_STATED PROBLEM:_
Repeat each record below exactly as given.

##### INFORMATION PROVIDED

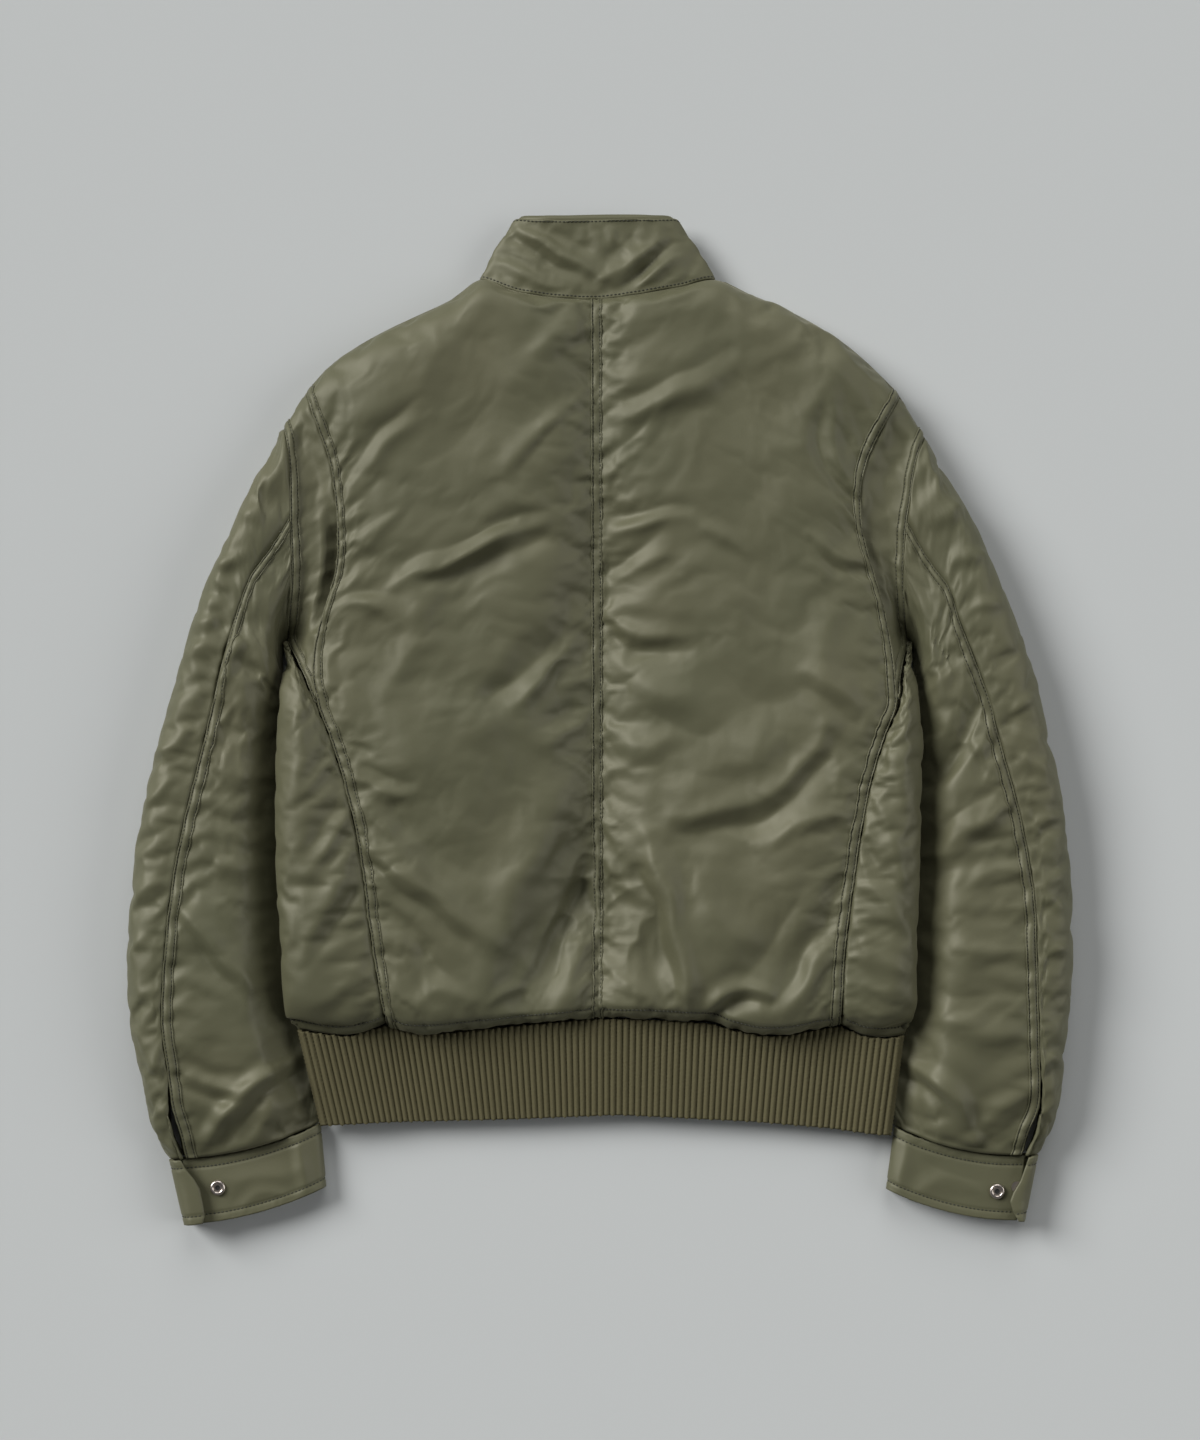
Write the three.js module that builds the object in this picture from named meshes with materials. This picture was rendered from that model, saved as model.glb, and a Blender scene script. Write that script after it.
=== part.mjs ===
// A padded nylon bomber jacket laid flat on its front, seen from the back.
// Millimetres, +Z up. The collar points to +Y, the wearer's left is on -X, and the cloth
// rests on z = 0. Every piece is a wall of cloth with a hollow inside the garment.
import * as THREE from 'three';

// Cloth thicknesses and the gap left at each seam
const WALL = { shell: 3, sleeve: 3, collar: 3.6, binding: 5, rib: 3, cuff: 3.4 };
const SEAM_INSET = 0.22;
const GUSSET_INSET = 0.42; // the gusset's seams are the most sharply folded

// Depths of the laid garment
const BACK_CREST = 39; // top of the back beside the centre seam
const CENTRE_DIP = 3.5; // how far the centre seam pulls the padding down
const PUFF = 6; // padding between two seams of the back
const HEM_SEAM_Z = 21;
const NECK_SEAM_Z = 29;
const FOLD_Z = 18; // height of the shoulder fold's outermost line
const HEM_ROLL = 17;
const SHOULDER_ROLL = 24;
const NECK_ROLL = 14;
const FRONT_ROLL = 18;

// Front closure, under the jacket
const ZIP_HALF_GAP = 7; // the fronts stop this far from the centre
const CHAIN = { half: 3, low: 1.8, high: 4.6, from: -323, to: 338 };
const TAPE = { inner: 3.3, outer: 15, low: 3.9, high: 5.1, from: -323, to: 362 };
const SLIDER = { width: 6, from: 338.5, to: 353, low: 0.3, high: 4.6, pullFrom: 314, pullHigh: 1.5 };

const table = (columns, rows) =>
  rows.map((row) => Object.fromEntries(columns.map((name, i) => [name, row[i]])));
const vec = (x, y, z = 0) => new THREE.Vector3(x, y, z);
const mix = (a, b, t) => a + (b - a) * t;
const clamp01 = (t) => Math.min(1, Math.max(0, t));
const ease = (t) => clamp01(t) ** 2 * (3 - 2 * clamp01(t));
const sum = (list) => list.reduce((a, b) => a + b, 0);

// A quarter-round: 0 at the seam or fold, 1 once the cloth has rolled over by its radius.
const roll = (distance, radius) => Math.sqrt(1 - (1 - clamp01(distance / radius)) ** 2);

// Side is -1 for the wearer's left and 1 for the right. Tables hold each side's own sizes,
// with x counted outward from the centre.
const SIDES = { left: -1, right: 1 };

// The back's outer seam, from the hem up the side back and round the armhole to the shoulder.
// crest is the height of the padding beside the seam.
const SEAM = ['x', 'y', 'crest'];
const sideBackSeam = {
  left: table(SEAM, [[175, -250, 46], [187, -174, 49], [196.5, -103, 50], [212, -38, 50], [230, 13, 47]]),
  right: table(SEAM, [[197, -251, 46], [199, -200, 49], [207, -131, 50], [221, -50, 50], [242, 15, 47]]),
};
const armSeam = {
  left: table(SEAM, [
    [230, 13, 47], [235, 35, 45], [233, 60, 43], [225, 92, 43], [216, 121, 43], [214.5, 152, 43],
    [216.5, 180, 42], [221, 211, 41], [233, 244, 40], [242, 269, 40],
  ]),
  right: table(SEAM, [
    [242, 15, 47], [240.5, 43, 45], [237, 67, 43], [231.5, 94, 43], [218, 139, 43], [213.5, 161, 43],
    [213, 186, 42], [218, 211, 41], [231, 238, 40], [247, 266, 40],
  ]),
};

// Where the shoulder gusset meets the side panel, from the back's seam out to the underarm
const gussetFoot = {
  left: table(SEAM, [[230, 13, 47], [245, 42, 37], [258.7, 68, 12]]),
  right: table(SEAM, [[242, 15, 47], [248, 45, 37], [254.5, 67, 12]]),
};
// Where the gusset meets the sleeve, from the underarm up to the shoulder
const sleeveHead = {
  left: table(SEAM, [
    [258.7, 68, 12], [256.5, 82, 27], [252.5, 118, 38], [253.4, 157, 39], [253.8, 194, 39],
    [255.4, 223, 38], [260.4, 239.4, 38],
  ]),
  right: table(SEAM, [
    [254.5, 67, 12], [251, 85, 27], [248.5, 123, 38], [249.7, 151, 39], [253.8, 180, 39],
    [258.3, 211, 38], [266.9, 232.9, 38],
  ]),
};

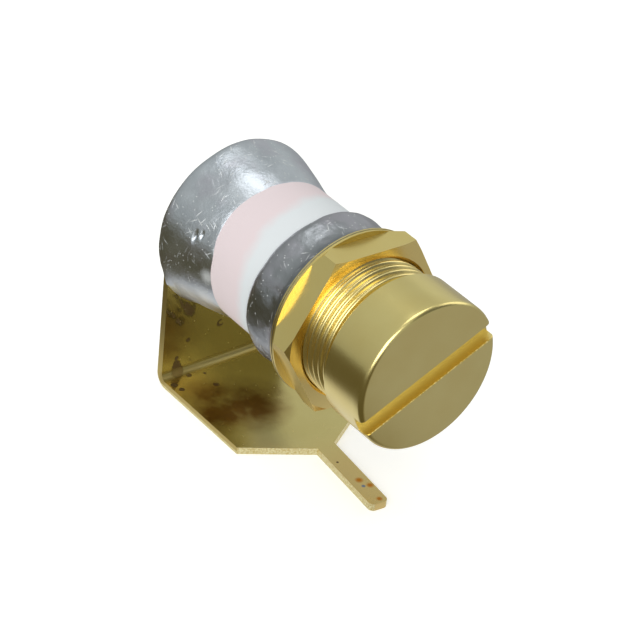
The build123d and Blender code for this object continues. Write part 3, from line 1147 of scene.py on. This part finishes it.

##########

_EXERCISE RESPONSE:_
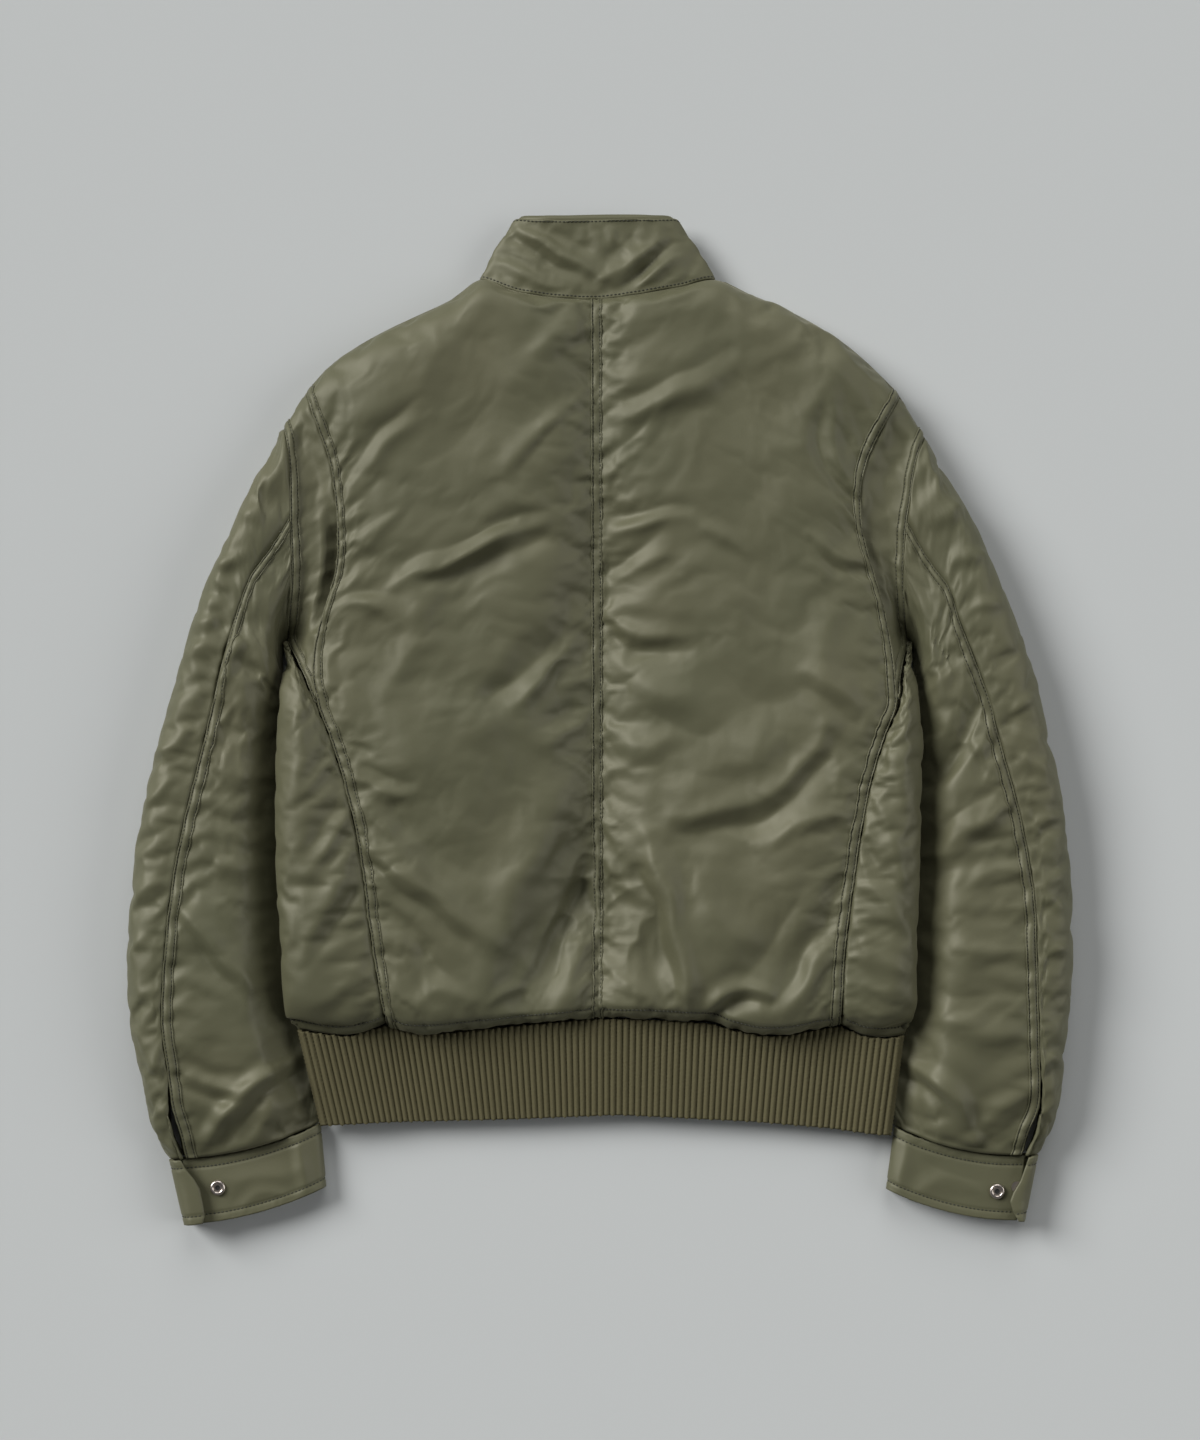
Write the three.js module that builds the object in this picture from named meshes with materials. This picture was rendered from that model, saved as model.glb, and a Blender scene script. Write that script after it.
=== part.mjs ===
// A padded nylon bomber jacket laid flat on its front, seen from the back.
// Millimetres, +Z up. The collar points to +Y, the wearer's left is on -X, and the cloth
// rests on z = 0. Every piece is a wall of cloth with a hollow inside the garment.
import * as THREE from 'three';

// Cloth thicknesses and the gap left at each seam
const WALL = { shell: 3, sleeve: 3, collar: 3.6, binding: 5, rib: 3, cuff: 3.4 };
const SEAM_INSET = 0.22;
const GUSSET_INSET = 0.42; // the gusset's seams are the most sharply folded

// Depths of the laid garment
const BACK_CREST = 39; // top of the back beside the centre seam
const CENTRE_DIP = 3.5; // how far the centre seam pulls the padding down
const PUFF = 6; // padding between two seams of the back
const HEM_SEAM_Z = 21;
const NECK_SEAM_Z = 29;
const FOLD_Z = 18; // height of the shoulder fold's outermost line
const HEM_ROLL = 17;
const SHOULDER_ROLL = 24;
const NECK_ROLL = 14;
const FRONT_ROLL = 18;

// Front closure, under the jacket
const ZIP_HALF_GAP = 7; // the fronts stop this far from the centre
const CHAIN = { half: 3, low: 1.8, high: 4.6, from: -323, to: 338 };
const TAPE = { inner: 3.3, outer: 15, low: 3.9, high: 5.1, from: -323, to: 362 };
const SLIDER = { width: 6, from: 338.5, to: 353, low: 0.3, high: 4.6, pullFrom: 314, pullHigh: 1.5 };

const table = (columns, rows) =>
  rows.map((row) => Object.fromEntries(columns.map((name, i) => [name, row[i]])));
const vec = (x, y, z = 0) => new THREE.Vector3(x, y, z);
const mix = (a, b, t) => a + (b - a) * t;
const clamp01 = (t) => Math.min(1, Math.max(0, t));
const ease = (t) => clamp01(t) ** 2 * (3 - 2 * clamp01(t));
const sum = (list) => list.reduce((a, b) => a + b, 0);

// A quarter-round: 0 at the seam or fold, 1 once the cloth has rolled over by its radius.
const roll = (distance, radius) => Math.sqrt(1 - (1 - clamp01(distance / radius)) ** 2);

// Side is -1 for the wearer's left and 1 for the right. Tables hold each side's own sizes,
// with x counted outward from the centre.
const SIDES = { left: -1, right: 1 };

// The back's outer seam, from the hem up the side back and round the armhole to the shoulder.
// crest is the height of the padding beside the seam.
const SEAM = ['x', 'y', 'crest'];
const sideBackSeam = {
  left: table(SEAM, [[175, -250, 46], [187, -174, 49], [196.5, -103, 50], [212, -38, 50], [230, 13, 47]]),
  right: table(SEAM, [[197, -251, 46], [199, -200, 49], [207, -131, 50], [221, -50, 50], [242, 15, 47]]),
};
const armSeam = {
  left: table(SEAM, [
    [230, 13, 47], [235, 35, 45], [233, 60, 43], [225, 92, 43], [216, 121, 43], [214.5, 152, 43],
    [216.5, 180, 42], [221, 211, 41], [233, 244, 40], [242, 269, 40],
  ]),
  right: table(SEAM, [
    [242, 15, 47], [240.5, 43, 45], [237, 67, 43], [231.5, 94, 43], [218, 139, 43], [213.5, 161, 43],
    [213, 186, 42], [218, 211, 41], [231, 238, 40], [247, 266, 40],
  ]),
};

// Where the shoulder gusset meets the side panel, from the back's seam out to the underarm
const gussetFoot = {
  left: table(SEAM, [[230, 13, 47], [245, 42, 37], [258.7, 68, 12]]),
  right: table(SEAM, [[242, 15, 47], [248, 45, 37], [254.5, 67, 12]]),
};
// Where the gusset meets the sleeve, from the underarm up to the shoulder
const sleeveHead = {
  left: table(SEAM, [
    [258.7, 68, 12], [256.5, 82, 27], [252.5, 118, 38], [253.4, 157, 39], [253.8, 194, 39],
    [255.4, 223, 38], [260.4, 239.4, 38],
  ]),
  right: table(SEAM, [
    [254.5, 67, 12], [251, 85, 27], [248.5, 123, 38], [249.7, 151, 39], [253.8, 180, 39],
    [258.3, 211, 38], [266.9, 232.9, 38],
  ]),
};

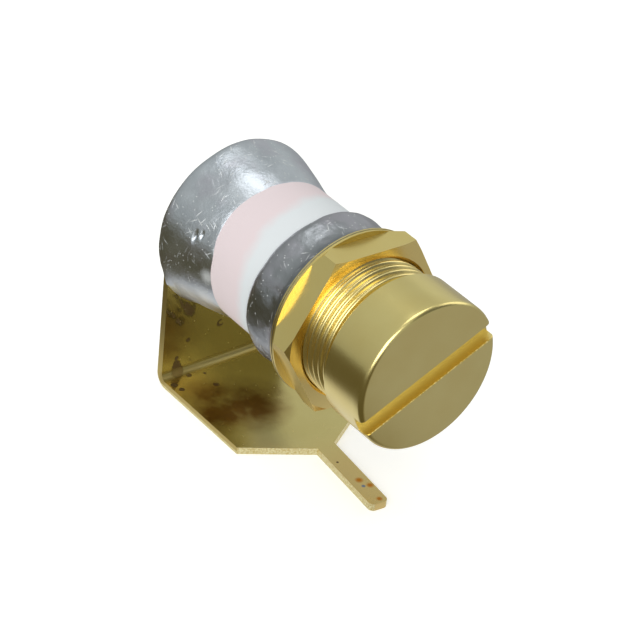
The build123d and Blender code for this object continues. Write part 3, from line 1147 of scene.py on. This part finishes it.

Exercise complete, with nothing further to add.